The adjective λίγος changes to match:

  • masculine plural: λίγοι
  • feminine plural: λίγες
  • neuter plural: λίγα

So λίγα δευτερόλεπτα means a few seconds.

Why is it να ανοίξει and not να ανοίγει?

Because after να, Greek often chooses between different aspects, and here the aorist subjunctive is used: να ανοίξει.

That form presents the opening as a single complete event: the video finishing opening / loading.

If you said να ανοίγει, that would suggest a more ongoing or repeated sense, which does not fit as well here. The sentence is about how long it took for the video to reach the point of being open.

So:

  • να ανοίξει = to open, as a completed event
  • να ανοίγει = to be opening / to open repeatedly or continuously
Is ανοίξει here a future tense?

No. It is the aorist subjunctive, not the future.

After να, Greek does not use an infinitive like English does. Instead, it uses a finite verb form in the subjunctive.

So να ανοίξει corresponds to English to open here, not necessarily will open.

Why is the verb ανοίγω used both for the link and the video?

Because Greek uses ανοίγω very broadly, much like English uses open.

In this sentence:

  • άνοιξα τον σύνδεσμο = I opened the link
  • το βίντεο ... να ανοίξει = the video took a few seconds to open

For digital content, ανοίγω can mean:

  • open
  • load
  • start up

So the second open is not strange in Greek. It can refer to the video becoming available after loading.

Why is το βίντεο the subject of έκανε?

Because in Greek, the thing that requires the time can be the subject.

So:

  • το βίντεο έκανε λίγα δευτερόλεπτα να ανοίξει literally treats the video as the thing that took a few seconds.

This is very natural Greek.

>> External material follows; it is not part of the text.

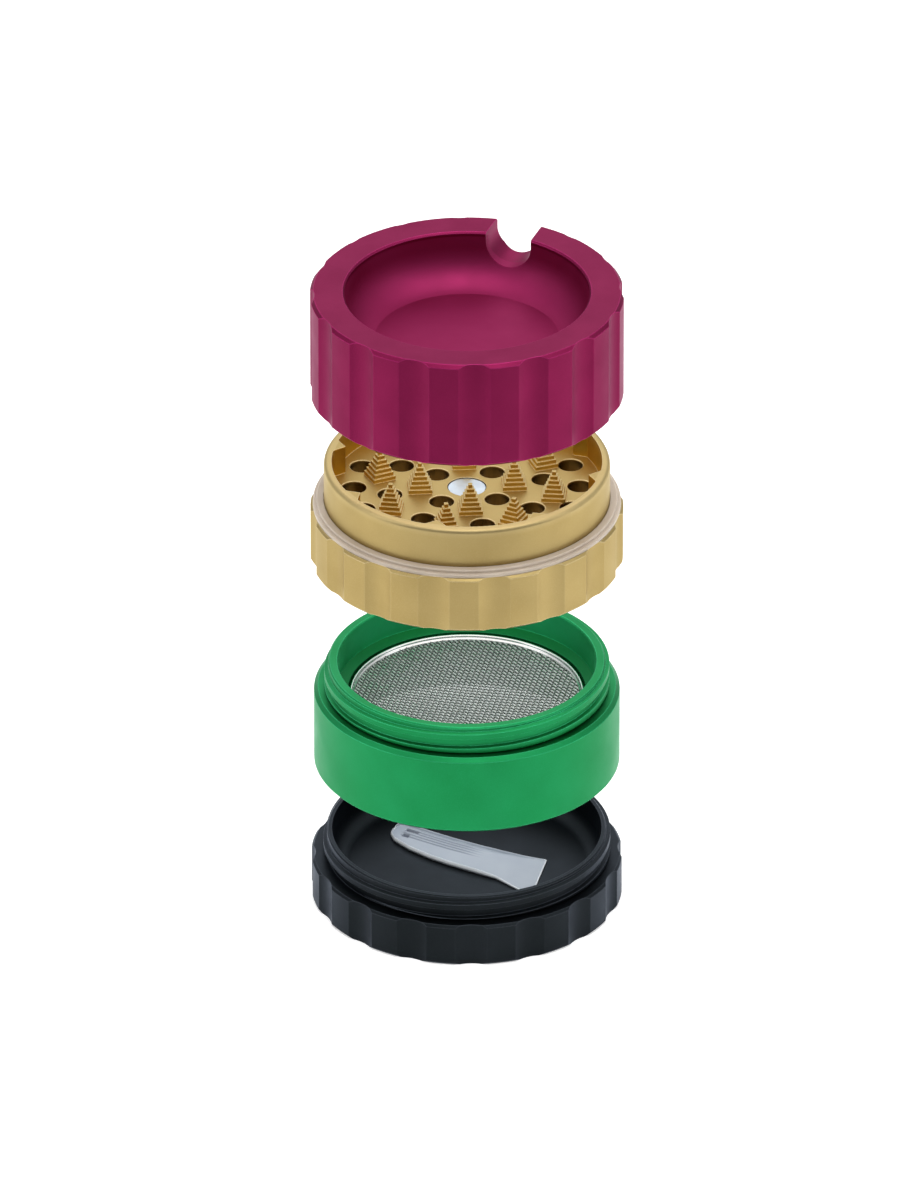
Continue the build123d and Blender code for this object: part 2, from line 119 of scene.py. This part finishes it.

English does something similar:

  • The video took a few seconds to open
What is the difference between μόλις and όταν here?

Both can introduce a time clause, but μόλις is more specific.

  • μόλις = as soon as, with a strong idea of immediacy
  • όταν = when, more general

So Μόλις άνοιξα τον σύνδεσμο... emphasizes that the next thing happened immediately after opening the link.

If you used Όταν άνοιξα τον σύνδεσμο..., it would still make sense, but it would sound less focused on the immediate sequence.

Why are both main past verbs in the aorist: άνοιξα and έκανε?

Because both actions are presented as single whole events in the past.

  • άνοιξα = I opened the link
  • έκανε = it took a few seconds

The sentence is not describing a background situation or an ongoing process in detail. It is narrating two completed past events, so the aorist is the natural choice.

Could Greek also say this in another way?

Yes. A very natural alternative would be:

Μόλις άνοιξα τον σύνδεσμο, το βίντεο πήρε λίγα δευτερόλεπτα να ανοίξει.

Here πήρε also means took.

Another possibility is a more explicit loading idea, for example with a different verb, but the original sentence is perfectly natural and idiomatic Greek.